Through a variety of historical archives, government documents, first-hand interviews, and personal experience, Williams has created a masterful document of history that is an essential read for anyone interested in the city’s past and future. The book contextualizes the pressing issues that Chicago faces today, from the racialized structural violence that is the perpetuation of segregated ghettos and concentrated poverty offset by concentrated wealth, to the interpersonal violence that manifests in shootings.
Williams weaves the book’s narrative between the lives of Barksdale and Daley, but the story in terms of Chicago’s gang history starts with the Irish and other white ethnic gangs that were formed in the late nineteenth and early twentieth centuries. These Irish gangs arose as a byproduct of the poverty and discrimination that Irish immigrants originally faced in Bridgeport—“Chicago’s first slum,” as Williams puts it—until the Irish assimilated into whiteness by becoming police and politicians, among other establishment, status quo-maintaining careers.
In the early to mid 1900’s, these white gangs played an essential role in Chicago’s machine politics, often using violence or the threat of violence to turn out or suppress the vote and to reinforce the city’s racial segregation. Daley was elected president of the Hamburg Athletic Club in 1924 at twenty-two, and he had been a member of the group since his early teen years. He was seventeen in 1919, when the Hamburgs were heavily involved in the deadliest anti-Black race riot in Chicago’s history, although Williams notes that it was never confirmed whether Daley himself took part in the violence. Williams portrays the events that started the race riot in tragic detail—including the death of Black teenager Eugene Williams at the whites-only 29th Street Beach, and the police collusion and inaction that contributed to the chaos that reigned in the city for weeks.
Chicago’s history with Black street gangs generally started later into the twentieth century, and those groups were often first created as a form of protection from attacks by the city’s white gangs and the police.
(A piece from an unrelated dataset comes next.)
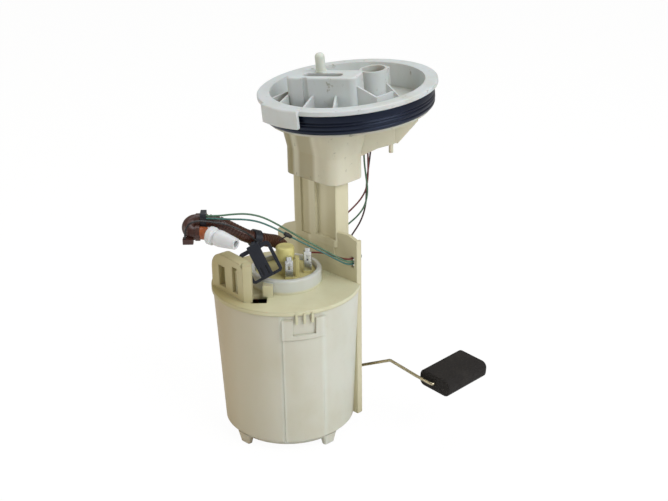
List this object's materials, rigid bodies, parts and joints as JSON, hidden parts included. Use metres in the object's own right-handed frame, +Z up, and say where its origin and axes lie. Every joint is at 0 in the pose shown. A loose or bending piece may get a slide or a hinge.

In fact, some of the city’s racist white gang members became police officers later in life, as they aged out of the gang—part of the city’s Democratic Machine and its infamous patronage politics, a system where city jobs were exchanged for political support.
Both the white gangs and the police played, and continue to play, a key role in reinforcing the city of Chicago’s racial boundaries. To this day, the city remains one of the most segregated and heavily policed in the world, with more police per capita than almost any other city in the world, other than New York City. Yet Mayor Lightfoot and many City Council representatives, such as 2023 mayoral candidate and 15th ward Alderman Raymond Lopez, advocate for even more police as a solution to the city’s violence and the poverty and precarity that produces it.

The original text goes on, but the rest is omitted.